Last week, President Trump signed the 2018 Farm Bill signaling the official nationwide legalization of industrial hemp. This bill federally legalizes the cultivation and sale of industrial hemp.
Society’s attitude towards cannabis-based products has changed rapidly in the last decade. Almost overnight, Cannibidoil (CBD) products have become a popular choice for holistic medicine, especially in the growing number of states where it is legalized. Yet, under federal law CBD remained unlawful.
The federal government places every controlled substance in a schedule according to its relative potential for abuse and medicinal value. Under the Controlled Substance Act (CSA), CBD was classified as a Schedule I substance, the same as heroine and cocaine, which meant the federal government viewed CBD as highly addictive and having no medical value.

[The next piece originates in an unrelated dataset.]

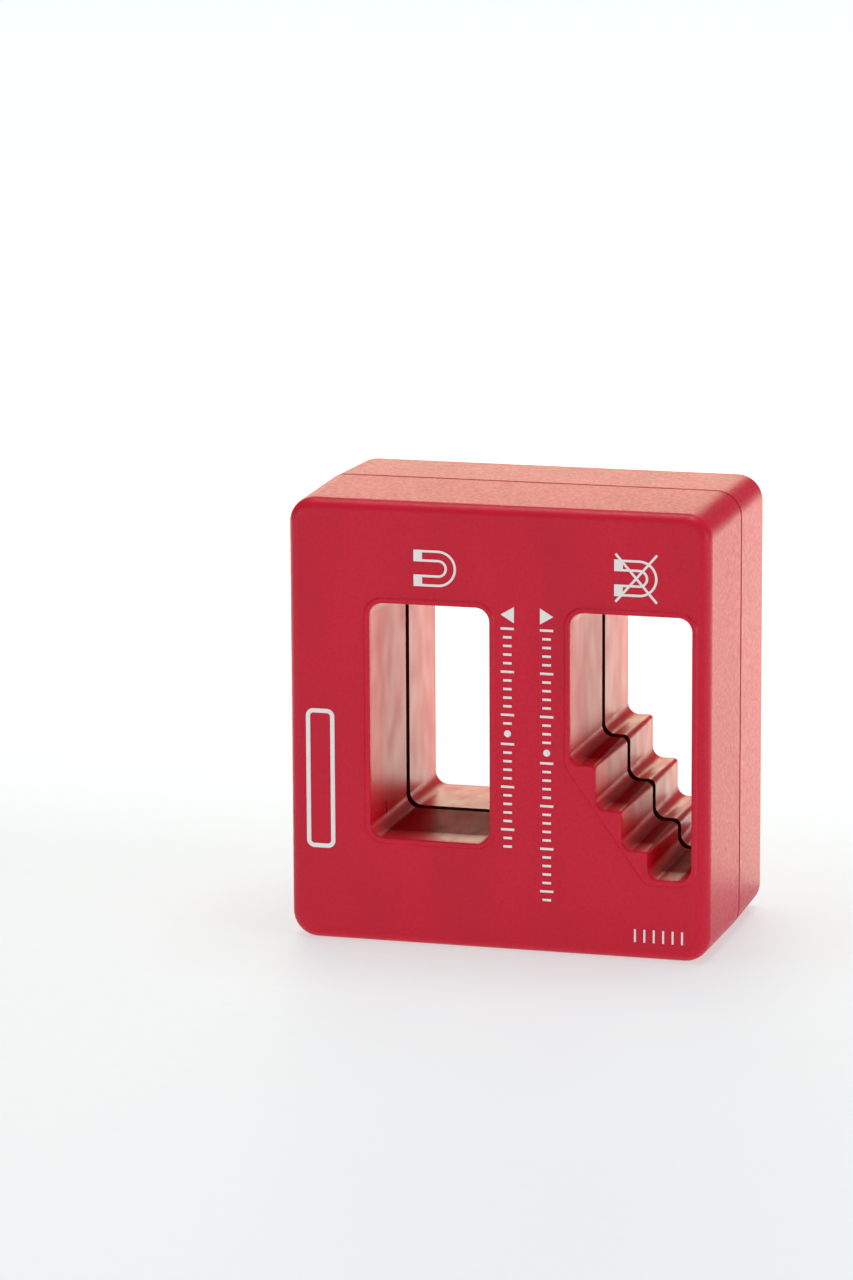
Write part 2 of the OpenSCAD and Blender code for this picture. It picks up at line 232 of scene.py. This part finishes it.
class Nodes:
    """Short calls for building a material's nodes."""

    def __init__(self, material):
        self.tree = material.node_tree
        self.shader = self.tree.nodes["Principled BSDF"]
        self.place = self.tree.nodes.new("ShaderNodeTexCoord").outputs["Object"]

    def new(self, kind, **values):
        """A node of one kind, with its settings."""
        node = self.tree.nodes.new(kind)
        for key, value in values.items():
            setattr(node, key, value)
        return node

    def link(self, a, b):
        """Joins an output to an input."""
        self.tree.links.new(a, b)

    def noise(self, size, detail=2.0, roughness=0.5, stretch=(1, 1, 1)):
        """Noise with features of about size metres, stretched by a factor along each axis."""
        mapping = self.new("ShaderNodeMapping")
        mapping.inputs["Scale"].default_value = [1 / (size * s) for s in stretch]
        self.link(self.place, mapping.inputs["Vector"])
        noise = self.new("ShaderNodeTexNoise")
        noise.inputs["Scale"].default_value = 1.0
        noise.inputs["Detail"].default_value = detail
        noise.inputs["Roughness"].default_value = roughness
        self.link(mapping.outputs[0], noise.inputs["Vector"])
        return noise.outputs["Fac"]

    def spread(self, value, low, high, start=0.0, end=1.0):
        """Maps start..end of a value to low..high."""
        node = self.new("ShaderNodeMapRange")
        for name, number in (("From Min", start), ("From Max", end), ("To Min", low), ("To Max", high)):
            node.inputs[name].default_value = number
        self.link(value, node.inputs["Value"])
        return node.outputs["Result"]

    def mix(self, factor, a, b):
        """A colour between a and b."""
        node = self.new("ShaderNodeMix", data_type="RGBA")
        self.link(factor, node.inputs["Factor"])
        for socket, colour in ((node.inputs[6], a), (node.inputs[7], b)):
            if isinstance(colour, tuple):
                socket.default_value = colour
            else:
                self.link(colour, socket)
        return node.outputs[2]

    def split(self, vector):
        """The X, Y and Z of a vector."""
        node = self.new("ShaderNodeSeparateXYZ")
        self.link(vector, node.inputs[0])
        return node.outputs["X"], node.outputs["Y"], node.outputs["Z"]

    def maths(self, operation, a, b=0.0):
        """One operation on two numbers, each a value or an output."""
        node = self.new("ShaderNodeMath", operation=operation)
        for socket, value in zip(node.inputs, (a, b)):
            if isinstance(value, (int, float)):
                socket.default_value = value
            else:
                self.link(value, socket)
        return node.outputs[0]

    def product(self, a, b):
        """Two numbers multiplied."""
        return self.maths("MULTIPLY", a, b)

    def between(self, value, low, high):
        """One where a value lies between two limits and nought elsewhere."""
        return self.product(self.maths("GREATER_THAN", value, low), self.maths("LESS_THAN", value, high))

    def off(self, value, centre):
        """Distance of a value from a centre."""
        return self.maths("ABSOLUTE", self.maths("SUBTRACT", value, centre))

    def blend(self, factor, a, b):
        """A number between a and b."""
        node = self.new("ShaderNodeMix")
        self.link(factor, node.inputs[0])
        self.link(a, node.inputs[2])
        self.link(b, node.inputs[3])
        return node.outputs[0]

    def in_windows(self):
        """One inside the two windows and nought elsewhere, fading out at the front and back faces."""
        across, along, up = self.split(self.place)
        inside = None
        for left, right, low, high in (window_box(name) for name in WINDOWS):
            part = self.product(self.between(across, left, right), self.between(up, low, high))
            inside = part if inside is None else self.maths("MAXIMUM", inside, part)
        depth = self.maths("ABSOLUTE", along)
        face = CAD_HIGH.y
        return self.product(inside, self.spread(depth, 1.0, 0.0, face - POLISH_AND_PAINTED_LIGHT_FULL, face - POLISH_AND_PAINTED_LIGHT_START))

    def on_front_treads(self):
        """One on the upward faces inside the front half of the windows, fading towards the front."""
        along = self.split(self.place)[1]
        facing_up = self.split(self.new("ShaderNodeNewGeometry").outputs["Normal"])[2]
        level = self.spread(facing_up, 0.0, 1.0, LEVEL_START, LEVEL_FULL)
        deep = self.spread(along, 0.0, 1.0, CAD_LOW.y + TREAD_SHADE_START, CAD_LOW.y + TREAD_SHADE_FULL)
        front_half = self.product(deep, self.maths("LESS_THAN", along, SEAM_Y))
        return self.product(self.in_windows(), self.product(level, front_half))

    def in_seam(self):
        """One in the gap inside the windows, a part on the outer seam and nought elsewhere."""
        across, along, up = self.split(self.place)
        off_seam = self.off(along, SEAM_Y)
        off_middle = self.maths("ABSOLUTE", across)
        within = self.product(self.maths("LESS_THAN", off_middle, CAD_HIGH.x - SEAM_INSET),
                              self.maths("LESS_THAN", self.off(up, MIDDLE_Z), MIDDLE_Z - SEAM_INSET))
        inner = self.product(within, self.maths("LESS_THAN", off_seam, GAP_HALF))
        outer = self.product(self.maths("LESS_THAN", off_seam, BEVEL), OUTER_SEAM_SHADE)
        return self.maths("MAXIMUM", inner, outer)

    def bump(self, height, distance, under=None):
        """A normal from a height, on top of another bump if one is given."""
        node = self.new("ShaderNodeBump")
        node.inputs["Distance"].default_value = distance
        node.inputs["Strength"].default_value = 1.0
        self.link(height, node.inputs["Height"])
        if under is not None:
            self.link(under, node.inputs["Normal"])
        return node.outputs["Normal"]


def plastic_colour(n, grain, pores, outside, tread_shade):
    """Crimson with flow marks and grain, a lighter red in the windows that is painted light, and painted
    shade on the front treads and in the seam.
    """
    flow = n.noise(FLOW, detail=2.0, stretch=(1, 1, 2.5))
    tread_shade_patches = n.noise(TREAD_SHADE_PATCHES, detail=3.0, stretch=(1, 2.5, 1))
    colour = n.mix(n.spread(flow, 0.6, 1.0, 0.35, 0.65), RED_DEEP, RED)
    colour = n.mix(n.spread(grain, 0.0, 0.5, 0.45, 0.75), colour, RED_DEEP)
    colour = n.mix(n.spread(pores, 0.0, 0.35, 0.4, 0.7), colour, RED_DEEP)
    # Lighter red inside the windows: painted light
    colour = n.mix(outside, WINDOW_RED_PAINTED_LIGHT, colour)
    # Painted shade on the front treads, made patchy by noise
    colour = n.mix(n.product(tread_shade, n.spread(tread_shade_patches, 0.8, 1.0, 0.3, 0.7)), colour, TREAD_PAINTED_SHADE)
    # Painted shade in the seam gap and on the outer seam bevel
    return n.mix(n.in_seam(), colour, SEAM_PAINTED_SHADE)


def moulded_plastic():
    """Crimson ABS with a fine spark-eroded grain outside and smoother, streaked window walls."""
    material = new_material("moulded_red_plastic")
    n = Nodes(material)
    grain = n.noise(GRAIN, detail=3.0, roughness=0.6)
    pores = n.noise(PORES, detail=1.0)
    streaks = n.noise(STREAKS, detail=0.0, stretch=(1, 2.5, 4))
    outside = n.spread(n.in_windows(), 1.0, 0.0)
    tread_shade = n.on_front_treads()
    n.link(plastic_colour(n, grain, pores, outside, tread_shade), n.shader.inputs["Base Color"])
    smooth = n.spread(streaks, 0.27, 0.41, 0.1, 0.9)
    rough = n.spread(pores, 0.34, 0.46, 0.3, 0.7)
    n.link(n.blend(outside, smooth, rough), n.shader.inputs["Roughness"])
    # Reflection cut on the front treads along with their painted shade
    n.link(n.spread(tread_shade, 0.5, 0.01), n.shader.inputs["Specular IOR Level"])
    coarse = n.bump(n.product(pores, n.spread(outside, 0.3, 1.0)), PORE_DEPTH)
    fine = n.product(grain, n.spread(outside, 0.25, 1.0))
    n.link(n.bump(fine, GRAIN_DEPTH, under=coarse), n.shader.inputs["Normal"])
    n.shader.inputs["IOR"].default_value = PLASTIC_IOR
    return material


def printed_ink():
    """White pad-printed ink with thin spots, on the plastic's grain."""
    material = new_material("white_print_ink")
    n = Nodes(material)
    grain = n.noise(GRAIN, detail=3.0, roughness=0.6)
    n.link(n.mix(n.spread(grain, 0.0, 1.0, 0.58, 0.78), INK, INK_THIN), n.shader.inputs["Base Color"])
    n.link(n.spread(grain, 0.35, 0.5), n.shader.inputs["Roughness"])
    n.link(n.bump(grain, INK_GRAIN_DEPTH), n.shader.inputs["Normal"])
    return material


def hard_ferrite():
    """Dark sintered ferrite with a dusty, slightly pitted face."""
    material = new_material("hard_ferrite")
    n = Nodes(material)
    pits = n.noise(PITS, detail=4.0, roughness=0.65)
    dust = n.noise(DUST, detail=3.0)
    n.link(n.mix(n.spread(dust, 0.0, 1.0, 0.4, 0.7), FERRITE, FERRITE_WORN), n.shader.inputs["Base Color"])
    n.link(n.spread(pits, 0.5, 0.8), n.shader.inputs["Roughness"])
    n.link(n.bump(pits, PIT_DEPTH), n.shader.inputs["Normal"])
    return material


def pale_floor():
    """A pale, faintly uneven surface that glows from below, more so behind the block."""
    material = new_material("pale_floor")
    n = Nodes(material)
    along = n.split(n.place)[1]
    cloth = n.noise(CLOTH, detail=4.0)
    glow = n.spread(along, GLOW_FRONT, GLOW_BACK, GLOW_START, GLOW_END)
    n.shader.inputs["Base Color"].default_value = FLOOR
    n.shader.inputs["Emission Color"].default_value = FLOOR_GLOW
    n.link(glow, n.shader.inputs["Emission Strength"])
    n.link(n.spread(cloth, 0.58, 0.72), n.shader.inputs["Roughness"])
    n.link(n.bump(cloth, CLOTH_DEPTH), n.shader.inputs["Normal"])
    return material


# Pieces

def dress(obj, material):
    """Gives a piece one material in every slot."""
    obj.data.materials.clear()
    obj.data.materials.append(material)


def smooth_edges(obj):
    """Joins the CAD faces and shades the round ones smooth, with the flat faces kept flat."""
    obj.modifiers.new("weld", "WELD").merge_threshold = WELD_REACH
    for face in obj.data.polygons:
        face.use_smooth = True
    split = obj.modifiers.new("split", "EDGE_SPLIT")
    split.split_angle = math.radians(SHARP_ANGLE)
    weigh = obj.modifiers.new("weighted", "WEIGHTED_NORMAL")
    weigh.keep_sharp = True
    weigh.weight = 100


def dress_nodes():
    """Plastic on the shells, ferrite on the magnets and ink on the prints."""
    plastic = moulded_plastic()
    ink = printed_ink()
    ferrite = hard_ferrite()
    for name, node in frame["nodes"].items():
        if name.endswith("shell"):
            dress(node, plastic)
            smooth_edges(node)
        elif name.endswith("magnet"):
            dress(node, ferrite)
        else:
            dress(node, ink)


def main():
    """The whole scene."""
    set_view()
    make_camera()
    make_world()
    make_floor()
    for light in LIGHTS:
        area_light(*light)
    dress_nodes()


main()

Legalizing the sale and use of CBD in certain states raised new questions for both employers and employees, including on the interplay between the legalization of CBD and drug free work zones required under federal law.
The 2018 Farm Bill removes hemp-derived products from its Schedule I status under the CSA. In the bill, “hemp” is defined as the plant Cannabis sativa L. and any part of that plant, including the seeds thereof and all derivatives, extracts, cannabinoids…. whether growing or not, with a THC concentration of not more than 0.3 percent on a dry weight basis. The characteristic of having low THC is the key difference to distinguish industrial hemp from marijuana. CBD derived from THC-containing marijuana (more than .3%) is still unlawful.
Now that hemp-derived CBD is lawful in every state, it is unclear how exactly CBD use will impact the workplace. Prior to the Farm Bill, employers could terminate employees for positive drug screens based on its classification under federal law. Now, many employers question how to determine if a positive drug screen is the result lawful CBD use or if it is CBD use in tandem with marijuana usage. Given the many uncertainties with drug testing, employers should refrain from advising applicants or employees regarding the risk of CBD usage and testing positive on a drug test.
Employers are recommended to review and update drug-testing policies to ensure that they (a) set clear expectations of employees; (b) provide justifications for the need for drug-testing; (c) expressly allow for adverse action (including termination or refusal to hire) as a consequence of a positive drug test; and (d) address how to respond to claims of false positive tests as a result of CBD use. Additionally, employers should have a medication policy that addresses CBD use, including the use while working on company property, and how it may or may not be administered. Employers should also be aware that requests for CBD usage may trigger an obligation to engage in the interactive process under the Americans with Disabilities Act.
Employers enforcing zero-tolerance policies should be prepared for future challenges to such policies.